Data for the task »
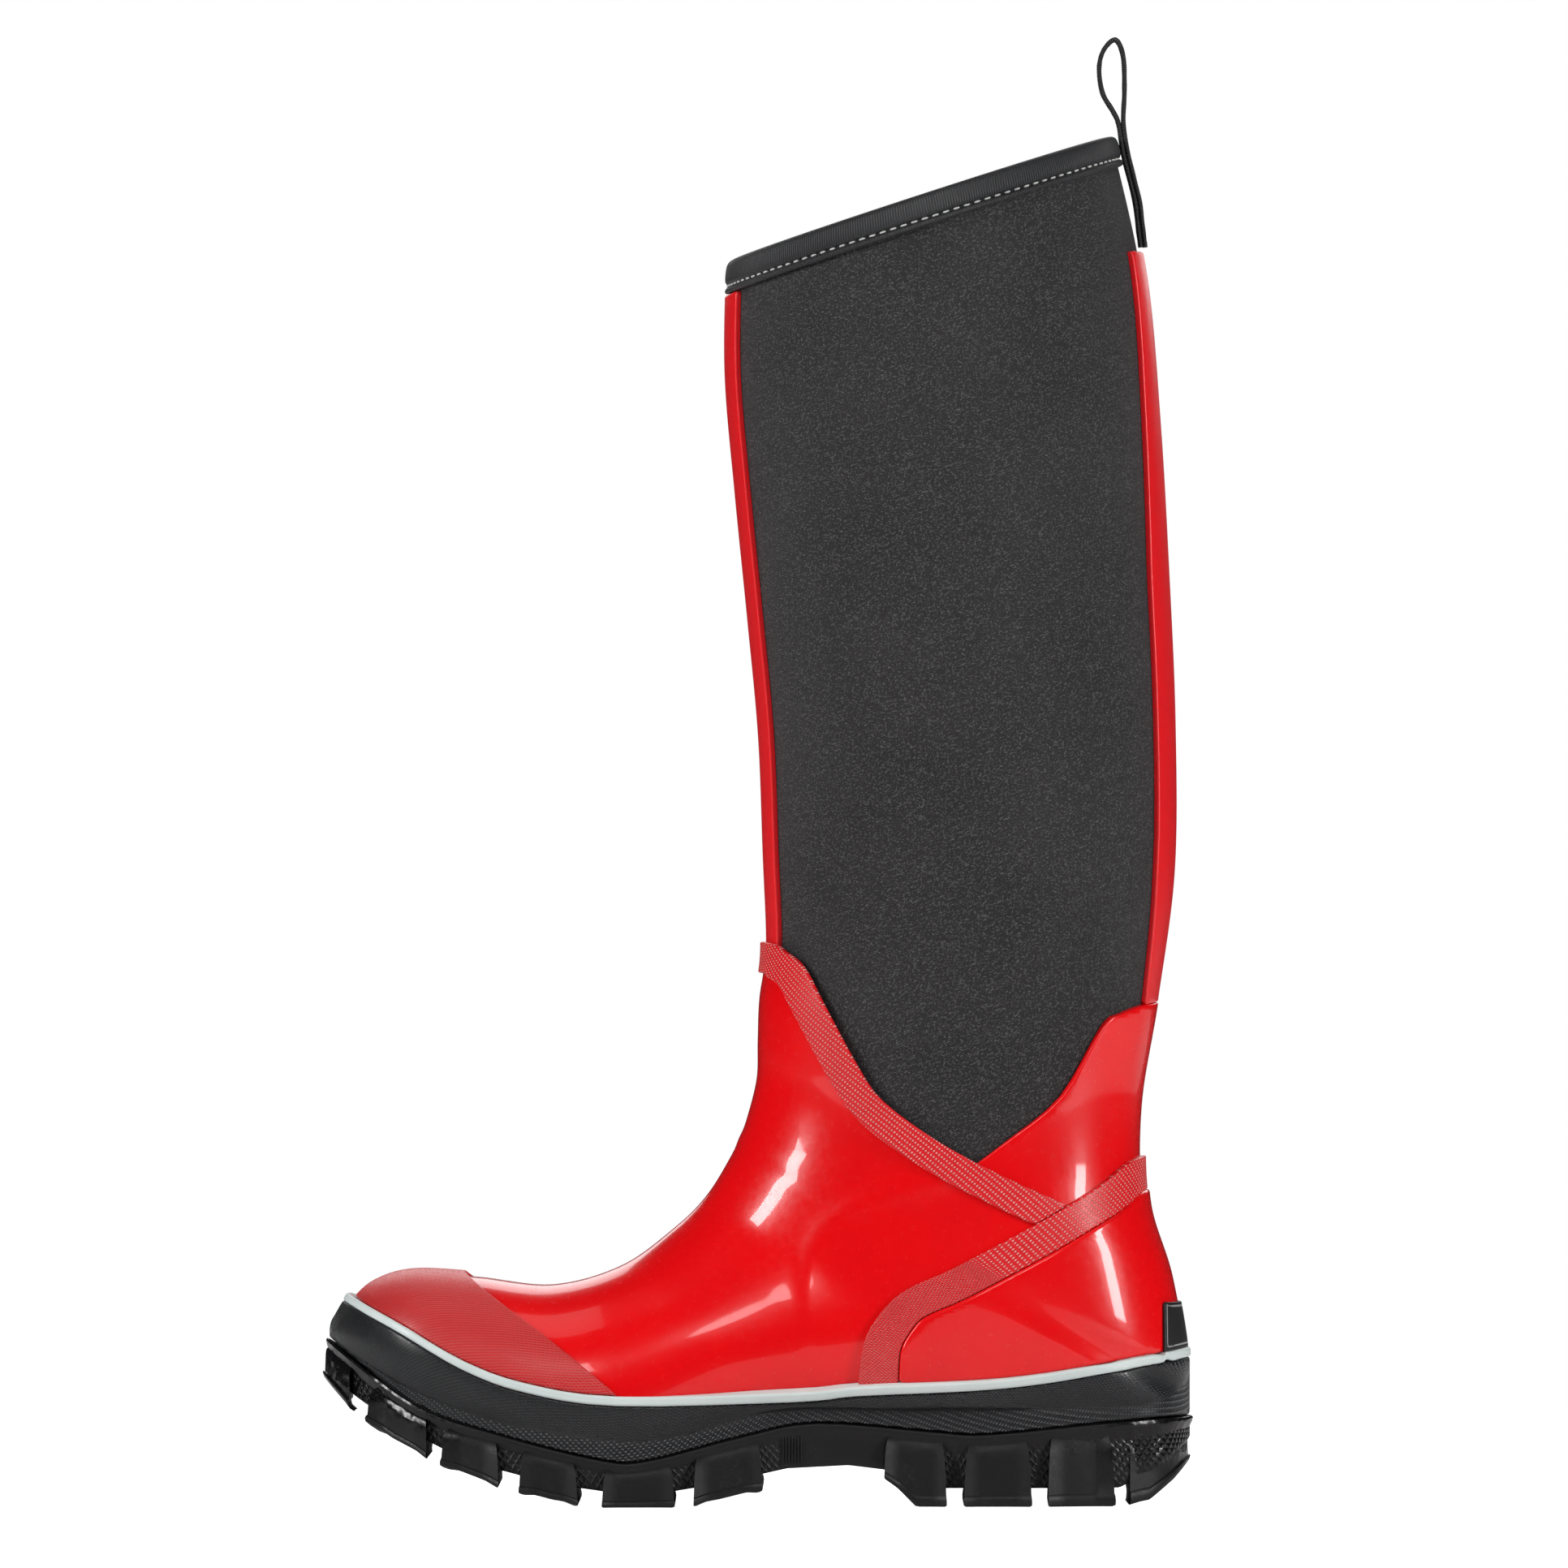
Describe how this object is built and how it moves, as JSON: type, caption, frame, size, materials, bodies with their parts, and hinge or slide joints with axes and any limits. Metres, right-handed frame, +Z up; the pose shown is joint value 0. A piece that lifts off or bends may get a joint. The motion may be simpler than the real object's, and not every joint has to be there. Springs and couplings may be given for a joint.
{
  "type": "rubber rain boot",
  "caption": "Tall left rubber rain boot: neoprene shaft, glossy red rubber foot with embossed bands and toe cap, pale stripe, lugged sole, webbing pull loop and loose footbed.",
  "frame": {"origin": "middle of the boot's box on the ground under the sole", "axes": "+Z up along the shaft, -X towards the toe, +X towards the heel, -Y the outer side of a left boot, +Y the inner side"},
  "size_m": [0.2829, 0.118, 0.4778],
  "materials": {
    "sole_rubber": "black moulded rubber, satin",
    "foxing_rubber": "black rubber embossed with fine dots",
    "stripe_rubber": "off-white smooth rubber",
    "midsole_rubber": "dark sponge rubber",
    "shank_steel": "spring steel",
    "board": "pressed fibre board",
    "neoprene": "charcoal knit-faced neoprene",
    "lining_knit": "dark knitted jersey",
    "stiffener": "stiffened fabric",
    "gloss_rubber": "glossy red rubber",
    "band_rubber": "red rubber embossed with fine dots",
    "label": "plain black patch",
    "strip_rubber": "red rubber strip",
    "binding_tape": "black ribbed tape",
    "thread": "pale sewing thread",
    "webbing": "black ribbed webbing",
    "footbed_foam": "grey foam",
    "footbed_fabric": "dark knitted fabric"
  },
  "bodies": {
    "boot": {"outsole": "sole_rubber", "foxing": "foxing_rubber", "foxing_stripe": "stripe_rubber", "midsole": "midsole_rubber", "shank": "shank_steel", "insole_board": "board", "neoprene_lateral": "neoprene", "neoprene_medial": "neoprene", "sock_lining": "lining_knit", "toe_puff": "stiffener", "heel_stiffener": "stiffener", "vamp": "gloss_rubber", "rear_collar": "gloss_rubber", "heel_cover": "gloss_rubber", "instep_band": "band_rubber", "heel_band": "band_rubber", "toe_cap": "band_rubber", "heel_label": "label", "front_strip": "strip_rubber", "back_strip": "strip_rubber", "top_binding": "binding_tape", "binding_stitches": "thread", "pull_loop_tail": "webbing"},
    "loop": {"pull_loop": "webbing"},
    "footbed": {"footbed_foam": "footbed_foam", "footbed_cover": "footbed_fabric"}
  },
  "joints": [
    {"name": "pull_loop_swing", "type": "hinge", "parent": "boot", "child": "loop", "pos_m": [0.11895, 0, 0.44782], "axis": [0, 1, 0], "range_deg": [-80, 80], "stiffness_Nm_per_rad": 0.003},
    {"name": "footbed_lift", "type": "hinge", "parent": "boot", "child": "footbed", "pos_m": [-0.112, 0, 0.0555], "axis": [0, -1, 0], "range_deg": [0, 4]}
  ]
}
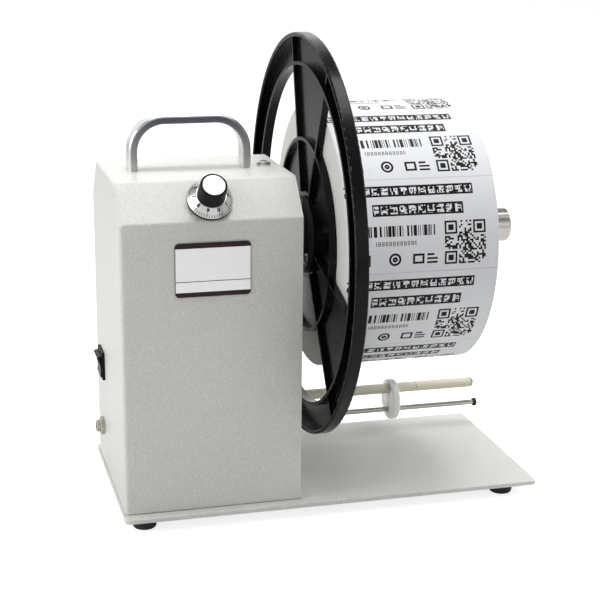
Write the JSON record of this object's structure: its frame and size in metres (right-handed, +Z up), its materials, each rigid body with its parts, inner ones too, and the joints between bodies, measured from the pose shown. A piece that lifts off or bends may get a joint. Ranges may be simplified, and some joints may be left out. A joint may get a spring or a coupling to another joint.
{
  "type": "label rewinder",
  "caption": "Motor driven bench rewinder for label rolls: sheet metal housing with speed knob and rocker switch, bare spindle with spoked reel flange, guide rods, base plate.",
  "frame": {"origin": "on the bench, under the middle of the whole machine's length and depth, at the bottom of the feet", "axes": "+X along the spindle towards its free end, +Y towards the back where the guide rods are, +Z up"},
  "size_m": [0.3116, 0.289, 0.333],
  "materials": {
    "powder_coat": "fine textured powder coat, satin",
    "handle_metal": "polished, slightly satin",
    "reel_black": "moulded, glossy",
    "hub_aluminium": "turned, satin",
    "label_paper": "coated label stock, matt",
    "core_board": "wound board",
    "spindle_chrome": "polished",
    "bearing_steel": "ground",
    "rod_steel": "drawn and polished",
    "screw_steel": "nickel plated",
    "tube_ivory": "extruded",
    "guide_white": "turned nylon",
    "knob_black": "moulded, satin",
    "knob_silver": "spun finish",
    "switch_black": "moulded",
    "inlet_chrome": "plated",
    "foot_rubber": "moulded",
    "plate_foil": "printed foil",
    "belt_rubber": "extruded round belt",
    "board_green": "solder mask",
    "component_black": "moulded",
    "pulley_aluminium": "turned",
    "motor_steel": "zinc plated",
    "bearing_block": "machined",
    "cap_black": "moulded"
  },
  "bodies": {
    "frame": {"base_plate": "powder_coat", "rubber_feet": "foot_rubber", "housing_cover": "powder_coat", "side_plate": "powder_coat", "cover_screws": "screw_steel", "base_screws": "screw_steel", "carry_handle": "handle_metal", "handle_screws": "screw_steel", "name_plate": "plate_foil", "bearing_housing": "bearing_block", "bearing_screws": "screw_steel", "bearing_outer_rings": "bearing_steel", "motor_can": "motor_steel", "gearbox": "motor_steel", "motor_bracket": "motor_steel", "motor_screws": "screw_steel", "drive_belt": "belt_rubber", "control_board": "board_green", "board_standoffs": "screw_steel", "board_components": "component_black", "potentiometer": "motor_steel", "potentiometer_nut": "screw_steel", "switch_body": "switch_black", "power_inlet": "inlet_chrome", "inlet_nut": "inlet_chrome", "guide_rod": "rod_steel", "tension_bar": "rod_steel", "rod_nuts": "screw_steel", "snap_ring": "bearing_steel", "tension_bar_cap": "cap_black"},
    "spindle": {"spindle_shaft": "spindle_chrome", "bearing_inner_rings": "bearing_steel", "retaining_ring": "bearing_steel", "spindle_pulley": "pulley_aluminium", "reel_hub": "hub_aluminium", "hub_screws": "screw_steel", "set_screws": "screw_steel", "reel_flange": "reel_black", "paper_core": "core_board", "label_roll": "label_paper", "grip_rings": "foot_rubber"},
    "motor_drive": {"motor_shaft": "bearing_steel", "motor_pulley": "pulley_aluminium", "motor_pulley_screw": "screw_steel"},
    "speed_knob": {"knob_body": "knob_black", "knob_skirt": "knob_silver", "knob_cap": "knob_silver", "potentiometer_shaft": "rod_steel"},
    "rocker": {"switch_rocker": "switch_black"},
    "inner_guide_tube": {"guide_tube_inner": "tube_ivory"},
    "outer_guide_tube": {"guide_tube_outer": "tube_ivory"},
    "web_edge_guide": {"edge_guide": "guide_white"}
  },
  "joints": [
    {"name": "spindle_spin", "type": "hinge", "parent": "frame", "child": "spindle", "pos_m": [0, 0, 0.1885], "axis": [1, 0, 0], "continuous": true},
    {"name": "motor_spin", "type": "hinge", "parent": "frame", "child": "motor_drive", "pos_m": [-0.095, 0, 0.0965], "axis": [1, 0, 0], "continuous": true},
    {"name": "speed_knob_turn", "type": "hinge", "parent": "frame", "child": "speed_knob", "pos_m": [-0.08725, -0.05658, 0.22761], "axis": [0, 0.744, -0.6681], "range_deg": [0, 280]},
    {"name": "rocker_tilt", "type": "hinge", "parent": "frame", "child": "rocker", "pos_m": [-0.14825, 0.035, 0.091], "axis": [0, 1, 0], "range_deg": [0, 18]},
    {"name": "inner_tube_spin", "type": "hinge", "parent": "frame", "child": "inner_guide_tube", "pos_m": [0, 0.054, 0.046], "axis": [1, 0, 0], "continuous": true},
    {"name": "outer_tube_spin", "type": "hinge", "parent": "frame", "child": "outer_guide_tube", "pos_m": [0.12, 0.054, 0.046], "axis": [1, 0, 0], "continuous": true},
    {"name": "edge_guide_slide", "type": "slide", "parent": "frame", "child": "web_edge_guide", "axis": [1, 0, 0], "range_m": [-0.08, 0.06]}
  ],
  "couplings": [
    {"joint": "motor_spin", "follows": "spindle_spin", "ratio": 2.4}
  ]
}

Short problem »
Exactly reproduce every record.

Finished answer »
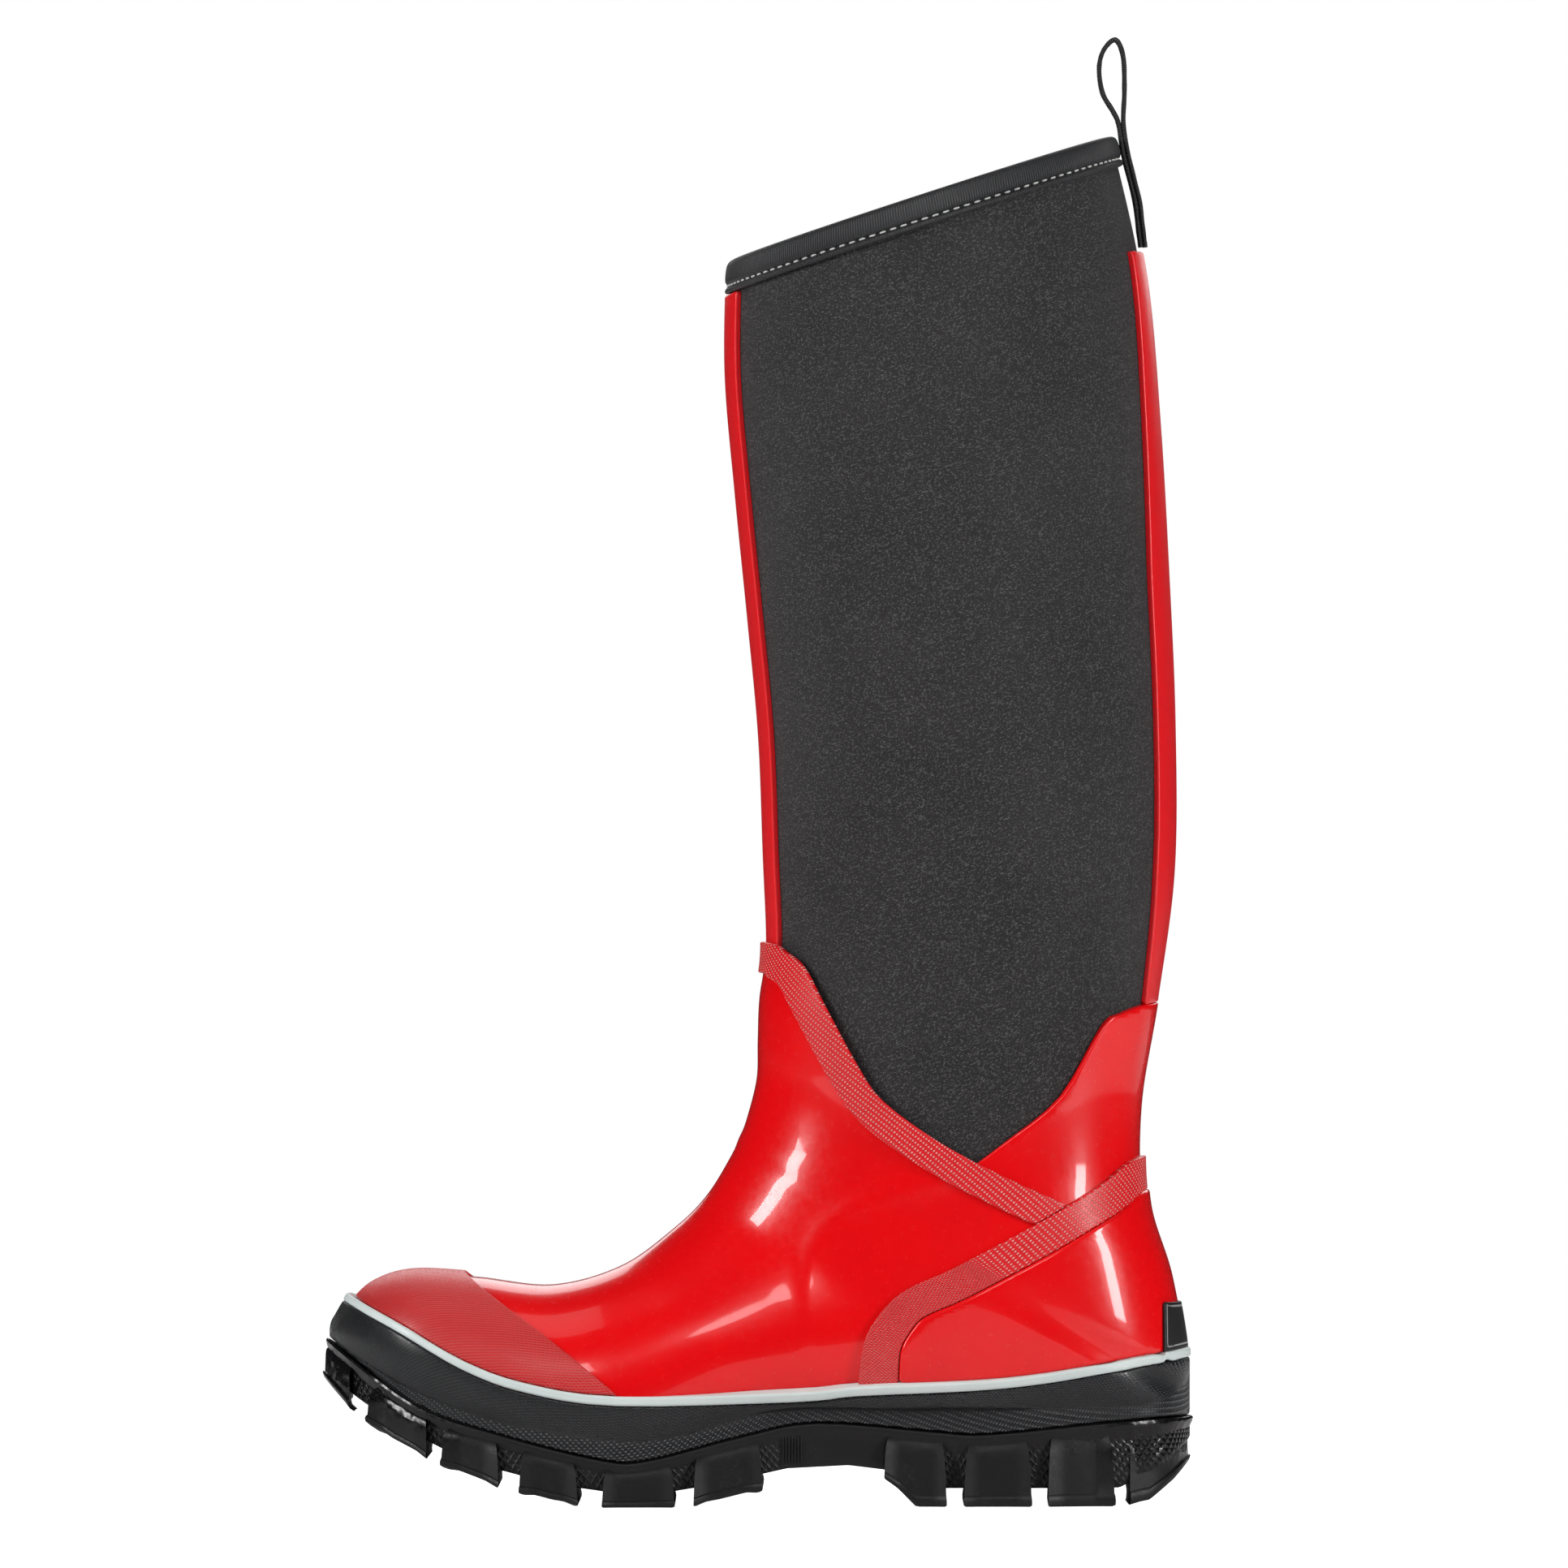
Describe how this object is built and how it moves, as JSON: type, caption, frame, size, materials, bodies with their parts, and hinge or slide joints with axes and any limits. Metres, right-handed frame, +Z up; the pose shown is joint value 0. A piece that lifts off or bends may get a joint. The motion may be simpler than the real object's, and not every joint has to be there. Springs and couplings may be given for a joint.
{
  "type": "rubber rain boot",
  "caption": "Tall left rubber rain boot: neoprene shaft, glossy red rubber foot with embossed bands and toe cap, pale stripe, lugged sole, webbing pull loop and loose footbed.",
  "frame": {"origin": "middle of the boot's box on the ground under the sole", "axes": "+Z up along the shaft, -X towards the toe, +X towards the heel, -Y the outer side of a left boot, +Y the inner side"},
  "size_m": [0.2829, 0.118, 0.4778],
  "materials": {
    "sole_rubber": "black moulded rubber, satin",
    "foxing_rubber": "black rubber embossed with fine dots",
    "stripe_rubber": "off-white smooth rubber",
    "midsole_rubber": "dark sponge rubber",
    "shank_steel": "spring steel",
    "board": "pressed fibre board",
    "neoprene": "charcoal knit-faced neoprene",
    "lining_knit": "dark knitted jersey",
    "stiffener": "stiffened fabric",
    "gloss_rubber": "glossy red rubber",
    "band_rubber": "red rubber embossed with fine dots",
    "label": "plain black patch",
    "strip_rubber": "red rubber strip",
    "binding_tape": "black ribbed tape",
    "thread": "pale sewing thread",
    "webbing": "black ribbed webbing",
    "footbed_foam": "grey foam",
    "footbed_fabric": "dark knitted fabric"
  },
  "bodies": {
    "boot": {"outsole": "sole_rubber", "foxing": "foxing_rubber", "foxing_stripe": "stripe_rubber", "midsole": "midsole_rubber", "shank": "shank_steel", "insole_board": "board", "neoprene_lateral": "neoprene", "neoprene_medial": "neoprene", "sock_lining": "lining_knit", "toe_puff": "stiffener", "heel_stiffener": "stiffener", "vamp": "gloss_rubber", "rear_collar": "gloss_rubber", "heel_cover": "gloss_rubber", "instep_band": "band_rubber", "heel_band": "band_rubber", "toe_cap": "band_rubber", "heel_label": "label", "front_strip": "strip_rubber", "back_strip": "strip_rubber", "top_binding": "binding_tape", "binding_stitches": "thread", "pull_loop_tail": "webbing"},
    "loop": {"pull_loop": "webbing"},
    "footbed": {"footbed_foam": "footbed_foam", "footbed_cover": "footbed_fabric"}
  },
  "joints": [
    {"name": "pull_loop_swing", "type": "hinge", "parent": "boot", "child": "loop", "pos_m": [0.11895, 0, 0.44782], "axis": [0, 1, 0], "range_deg": [-80, 80], "stiffness_Nm_per_rad": 0.003},
    {"name": "footbed_lift", "type": "hinge", "parent": "boot", "child": "footbed", "pos_m": [-0.112, 0, 0.0555], "axis": [0, -1, 0], "range_deg": [0, 4]}
  ]
}
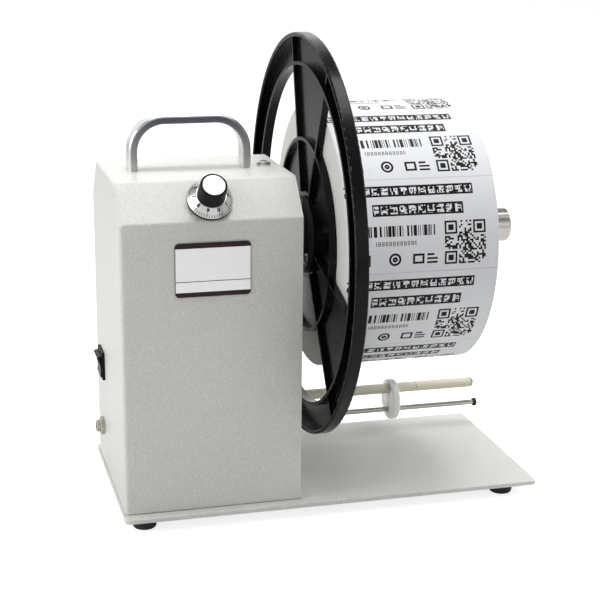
Write the JSON record of this object's structure: its frame and size in metres (right-handed, +Z up), its materials, each rigid body with its parts, inner ones too, and the joints between bodies, measured from the pose shown. A piece that lifts off or bends may get a joint. Ranges may be simplified, and some joints may be left out. A joint may get a spring or a coupling to another joint.
{
  "type": "label rewinder",
  "caption": "Motor driven bench rewinder for label rolls: sheet metal housing with speed knob and rocker switch, bare spindle with spoked reel flange, guide rods, base plate.",
  "frame": {"origin": "on the bench, under the middle of the whole machine's length and depth, at the bottom of the feet", "axes": "+X along the spindle towards its free end, +Y towards the back where the guide rods are, +Z up"},
  "size_m": [0.3116, 0.289, 0.333],
  "materials": {
    "powder_coat": "fine textured powder coat, satin",
    "handle_metal": "polished, slightly satin",
    "reel_black": "moulded, glossy",
    "hub_aluminium": "turned, satin",
    "label_paper": "coated label stock, matt",
    "core_board": "wound board",
    "spindle_chrome": "polished",
    "bearing_steel": "ground",
    "rod_steel": "drawn and polished",
    "screw_steel": "nickel plated",
    "tube_ivory": "extruded",
    "guide_white": "turned nylon",
    "knob_black": "moulded, satin",
    "knob_silver": "spun finish",
    "switch_black": "moulded",
    "inlet_chrome": "plated",
    "foot_rubber": "moulded",
    "plate_foil": "printed foil",
    "belt_rubber": "extruded round belt",
    "board_green": "solder mask",
    "component_black": "moulded",
    "pulley_aluminium": "turned",
    "motor_steel": "zinc plated",
    "bearing_block": "machined",
    "cap_black": "moulded"
  },
  "bodies": {
    "frame": {"base_plate": "powder_coat", "rubber_feet": "foot_rubber", "housing_cover": "powder_coat", "side_plate": "powder_coat", "cover_screws": "screw_steel", "base_screws": "screw_steel", "carry_handle": "handle_metal", "handle_screws": "screw_steel", "name_plate": "plate_foil", "bearing_housing": "bearing_block", "bearing_screws": "screw_steel", "bearing_outer_rings": "bearing_steel", "motor_can": "motor_steel", "gearbox": "motor_steel", "motor_bracket": "motor_steel", "motor_screws": "screw_steel", "drive_belt": "belt_rubber", "control_board": "board_green", "board_standoffs": "screw_steel", "board_components": "component_black", "potentiometer": "motor_steel", "potentiometer_nut": "screw_steel", "switch_body": "switch_black", "power_inlet": "inlet_chrome", "inlet_nut": "inlet_chrome", "guide_rod": "rod_steel", "tension_bar": "rod_steel", "rod_nuts": "screw_steel", "snap_ring": "bearing_steel", "tension_bar_cap": "cap_black"},
    "spindle": {"spindle_shaft": "spindle_chrome", "bearing_inner_rings": "bearing_steel", "retaining_ring": "bearing_steel", "spindle_pulley": "pulley_aluminium", "reel_hub": "hub_aluminium", "hub_screws": "screw_steel", "set_screws": "screw_steel", "reel_flange": "reel_black", "paper_core": "core_board", "label_roll": "label_paper", "grip_rings": "foot_rubber"},
    "motor_drive": {"motor_shaft": "bearing_steel", "motor_pulley": "pulley_aluminium", "motor_pulley_screw": "screw_steel"},
    "speed_knob": {"knob_body": "knob_black", "knob_skirt": "knob_silver", "knob_cap": "knob_silver", "potentiometer_shaft": "rod_steel"},
    "rocker": {"switch_rocker": "switch_black"},
    "inner_guide_tube": {"guide_tube_inner": "tube_ivory"},
    "outer_guide_tube": {"guide_tube_outer": "tube_ivory"},
    "web_edge_guide": {"edge_guide": "guide_white"}
  },
  "joints": [
    {"name": "spindle_spin", "type": "hinge", "parent": "frame", "child": "spindle", "pos_m": [0, 0, 0.1885], "axis": [1, 0, 0], "continuous": true},
    {"name": "motor_spin", "type": "hinge", "parent": "frame", "child": "motor_drive", "pos_m": [-0.095, 0, 0.0965], "axis": [1, 0, 0], "continuous": true},
    {"name": "speed_knob_turn", "type": "hinge", "parent": "frame", "child": "speed_knob", "pos_m": [-0.08725, -0.05658, 0.22761], "axis": [0, 0.744, -0.6681], "range_deg": [0, 280]},
    {"name": "rocker_tilt", "type": "hinge", "parent": "frame", "child": "rocker", "pos_m": [-0.14825, 0.035, 0.091], "axis": [0, 1, 0], "range_deg": [0, 18]},
    {"name": "inner_tube_spin", "type": "hinge", "parent": "frame", "child": "inner_guide_tube", "pos_m": [0, 0.054, 0.046], "axis": [1, 0, 0], "continuous": true},
    {"name": "outer_tube_spin", "type": "hinge", "parent": "frame", "child": "outer_guide_tube", "pos_m": [0.12, 0.054, 0.046], "axis": [1, 0, 0], "continuous": true},
    {"name": "edge_guide_slide", "type": "slide", "parent": "frame", "child": "web_edge_guide", "axis": [1, 0, 0], "range_m": [-0.08, 0.06]}
  ],
  "couplings": [
    {"joint": "motor_spin", "follows": "spindle_spin", "ratio": 2.4}
  ]
}